Monday, June 20, 2005

Standards cause design fragility when used unwisely?

Enterprise architecture is in someways like urban planning. You have systems (buildings) connected by infrastructure (road, rail, sewage etc) and developers and users have to live in that city being built. The city changes over time as new buildings are put up, old ones taken down or extended and the infrastructure evolves. Of course, a city isn't as plastic as software and software doesn't have to obey many physical laws. Anyway, despite these problems, let's assume the metaphor holds and see if we can learn something.

In Europe Le Corbusier had significant traction as an architect and wrote up his ideas on urban planning, which were fundamentally modernist in origin. His ideas centred around zoned standardised accommodation and infrastructure, one of his proposals for a section of Paris is below:

His ideas on urban planning resulted in utopian drawings of homogenous living units in homogenous cities, with urban zones and a grid based model. These ideas have been largely discredited and the results of applying his ideas in the UK, the tower block housing estate (e.g. at Roehampton), have failed with pretty disastrous social results. I believe one of the problems with this modernist approach, where a large area of a city is planned according to a single design approach/theory, is that they allow design failures to effect the entire planned area due to the homogenous nature of the approach.
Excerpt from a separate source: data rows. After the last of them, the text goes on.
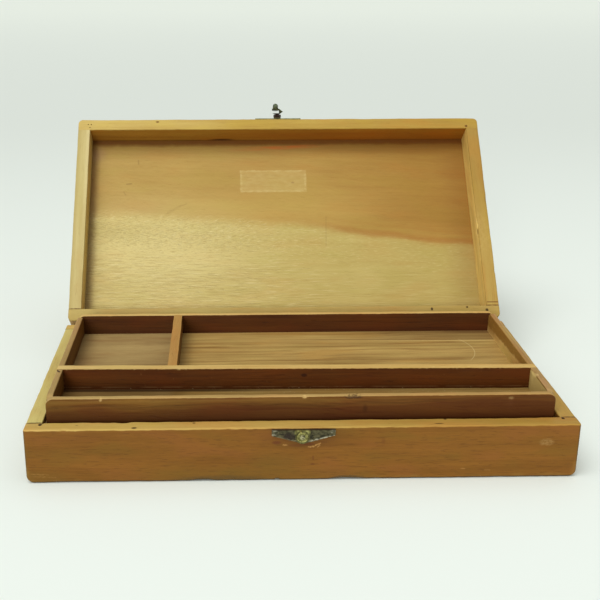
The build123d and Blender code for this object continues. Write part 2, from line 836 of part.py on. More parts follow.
def tray_parts():
    corner_brads = tray_corner_brad_places()
    floor_brads = tray_floor_brad_places()
    bare = {
        "tray_front_wall": tray_long_wall(tray_front, tray_front + tray_wall),
        "tray_rear_wall": tray_long_wall(tray_rear - tray_wall, tray_rear),
        "tray_left_end": tray_end(-1),
        "tray_right_end": tray_end(1),
        "tray_floor": tray_floor(),
    }
    parts = {}
    for name, piece in bare.items():
        piece = nailed(piece, corner_brads, *tray_brad_sizes)
        parts[name] = nailed(piece, floor_brads, *floor_brad_sizes)
    parts["tray_long_divider"] = tray_long_divider()
    parts["tray_cross_divider"] = tray_cross_divider()
    parts["tray_corner_brads"] = nails(corner_brads, *tray_brad_sizes)
    parts["tray_floor_brads"] = nails(floor_brads, *floor_brad_sizes)
    return parts


def whole(shape, name):
    """One labelled solid, or a compound of the separate solids of a group."""
    solids = []
    for piece in shape if isinstance(shape, list) else [shape]:
        solids.extend(piece.solids())
    node = solids[0] if len(solids) == 1 else Compound(children=solids)
    node.label = name
    return node


def main():
    os.makedirs("parts", exist_ok=True)
    parts = base_parts() | tray_parts()
    for name, shape in lid_parts().items():
        pieces = shape if isinstance(shape, list) else [shape]
        parts[name] = [opened(piece) for piece in pieces]
    for name, shape in parts.items():
        export_step(whole(shape, name), os.path.join("parts", name + ".step"))


main()
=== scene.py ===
import json
import math

import bmesh
import bpy
from mathutils import Matrix, Vector, noise

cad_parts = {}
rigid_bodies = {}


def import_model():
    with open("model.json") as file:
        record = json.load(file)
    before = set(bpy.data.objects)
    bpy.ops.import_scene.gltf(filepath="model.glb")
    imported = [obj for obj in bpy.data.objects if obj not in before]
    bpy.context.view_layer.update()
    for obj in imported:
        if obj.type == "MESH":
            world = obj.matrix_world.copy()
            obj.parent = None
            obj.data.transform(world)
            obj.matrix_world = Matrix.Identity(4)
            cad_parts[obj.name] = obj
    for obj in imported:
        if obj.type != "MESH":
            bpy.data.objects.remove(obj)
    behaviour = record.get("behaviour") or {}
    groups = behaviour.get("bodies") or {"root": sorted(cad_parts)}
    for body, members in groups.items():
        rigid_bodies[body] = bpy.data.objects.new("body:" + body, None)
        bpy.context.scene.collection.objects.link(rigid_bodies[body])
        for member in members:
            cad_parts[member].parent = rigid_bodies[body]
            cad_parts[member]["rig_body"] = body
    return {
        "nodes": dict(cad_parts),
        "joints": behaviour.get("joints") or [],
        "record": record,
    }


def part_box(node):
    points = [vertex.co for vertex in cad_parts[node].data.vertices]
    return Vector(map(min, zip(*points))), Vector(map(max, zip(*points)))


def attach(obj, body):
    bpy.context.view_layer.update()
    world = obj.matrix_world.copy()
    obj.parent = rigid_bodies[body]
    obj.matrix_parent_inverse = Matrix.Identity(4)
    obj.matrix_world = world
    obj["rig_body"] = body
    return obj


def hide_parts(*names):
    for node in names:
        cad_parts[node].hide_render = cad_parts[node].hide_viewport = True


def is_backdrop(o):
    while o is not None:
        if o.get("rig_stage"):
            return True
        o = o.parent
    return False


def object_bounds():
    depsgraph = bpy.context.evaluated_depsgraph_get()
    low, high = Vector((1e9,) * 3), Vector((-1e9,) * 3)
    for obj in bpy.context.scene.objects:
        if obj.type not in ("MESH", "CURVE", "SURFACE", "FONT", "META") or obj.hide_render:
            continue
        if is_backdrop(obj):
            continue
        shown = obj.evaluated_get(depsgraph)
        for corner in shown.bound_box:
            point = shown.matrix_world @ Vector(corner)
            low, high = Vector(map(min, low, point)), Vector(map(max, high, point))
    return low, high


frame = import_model()
cad_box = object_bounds()

# The shader coordinates are millimetres in the box's own frame with the lid closed, so a
# mark keeps its place on the wood. Meshes are in metres, as the frame is.
MM = 0.001

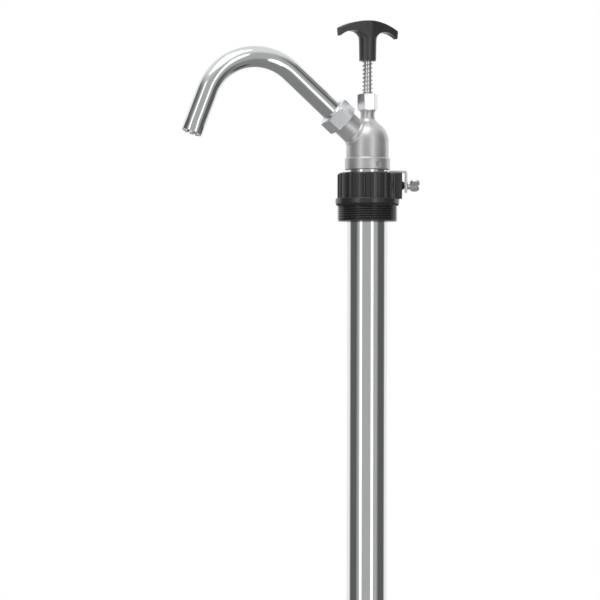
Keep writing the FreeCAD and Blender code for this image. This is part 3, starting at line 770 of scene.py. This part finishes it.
def buildClip():
    foot, top = lowest("clamp_clip"), highest("clamp_clip")
    a, b, t = clip["inner"], clip["outer"], clip["thickness"]
    outline = rounded([(a, foot, 0.8), (a, top, clip["bend"]), (b, top, clip["bend"]),
                       (b, foot, 0.8), (b - t, foot, 0.8), (b - t, top - t, 0.9),
                       (a + t, top - t, 0.9), (a + t, foot, 0.8)], 1.0, steps=6)
    strip = bevelled(extruded("stripClip", outline, clip["width"]), clip["edge"])
    hole = radialRod("clipHole", clip["hole"], a - 2, b + 2, clampHeight, 0)
    return softShading(clampTurned(cutBy(strip, hole)))


keep(buildClip(), "zinc_strip", "collar", "clamp_clip")

# bung collar: turned body with grip ribs and a pipe thread, lug, nub and keyway

collar = {"thread": 29.8, "threadDepth": 1.25, "pitch": 2.309, "leadIn": 1.2, "neck": 28.9,
          "flange": 31.6, "grip": 28.6, "bore": 20.35, "rib": 1.3, "ribs": 24, "segments": 480,
          "ribTop": 1.2, "flangeHeight": 5.5, "gasketGap": 0.05, "row": 0.19}
lug = {"from": 25.0, "to": 34.2, "width": 14.0, "edge": 0.9}
nub = {"root": 4.6, "tip": 3.7, "length": 2.1}
keyway = {"to": 23.0, "width": 12.6, "from": 19.0}


def collarTree(tree, s, incoming):
    # ribs round the grip and a helical thread below the flange, pushed out of the turned body
    point = tree.flow("GeometryNodeInputPosition")
    parts = tree.node("ShaderNodeSeparateXYZ", inputs={0: point})
    x, y, z = (Flow(tree, parts.outputs[k]) / mm for k in range(3))
    r = tree.length(x, y)
    angle = y.maths("ARCTAN2", x)
    # ribs
    first = math.radians(clamp["angle"]) + math.pi / collar["ribs"]
    steps = (angle - first) * (s["Ribs"] / (2 * math.pi))
    off = abs(steps - steps.maths("ROUND")) * (2 * math.pi / s["Ribs"]) * s["Grip"]
    rib = (s["Rib"] * s["Rib"] - off * off).high(0.0).maths("SQRT")
    rib = rib.low(((s["Rib Top"] - z) * 2.0).high(0.0)).low(((z - s["Rib Foot"]) * 40.0).high(0.0))
    onGrip = r.maths("GREATER_THAN", s["Grip"] - 0.2) * z.maths("GREATER_THAN", s["Rib Foot"] - 0.05)
    # thread
    wave = ((z / s["Pitch"] - angle / (2 * math.pi)) * (2 * math.pi)).maths("COSINE")
    depth = s["Thread Depth"] * (0.5 - 0.5 * wave).maths("POWER", 1.3)
    onThread = r.maths("GREATER_THAN", s["Thread"] - 0.05) * z.maths("LESS_THAN", -0.3)
    push = rib * onGrip - depth * onThread
    scale = (r + push) / r
    moved = tree.node("ShaderNodeCombineXYZ",
                      inputs={0: x * scale * mm, 1: y * scale * mm, 2: z * mm})
    placed = tree.flow("GeometryNodeSetPosition",
                       inputs={"Geometry": incoming, "Position": Flow(tree, moved.outputs[0])})
    return tree.flow("GeometryNodeSetShadeSmooth", inputs={0: placed})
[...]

Of course, we could blame the modernist movement as a whole, but that seems harsh. In Chicago, Mies Van Der Rohe, whilst being a modernist, didn't get to build a Brasilia (which was based on Le Corbusier's ideas). He had his modernist intentions bounded. Go to the plaza area in Chicago he designed, and whether you like it or not, it is only one design amongst the many surrounding it. A failure in Van Der Rohe's design approach doesn't break an entire area as the urban plan has been far more eclectic in its choice of approach.

I am tempted, given my initial parallel of urban planning with enterprise architecture to draw a parallel between Le Corbusier's ideas and those of the breed of architect that want all of the enterprise architecture standardised on single choices. If we do this, and our chosen technology fails (e.g. a major vulnerability is found in the single chosen operating system or J2EE platform), then we have effected vast tracts of systems. Of course, standards provide many many benefits, but maybe the trick is to ensure there is enough heterogoneity in our city plans to protect against major design failures in our enterprise architectures.

Perhaps we have more to learn from todays urban planners than we may first realise.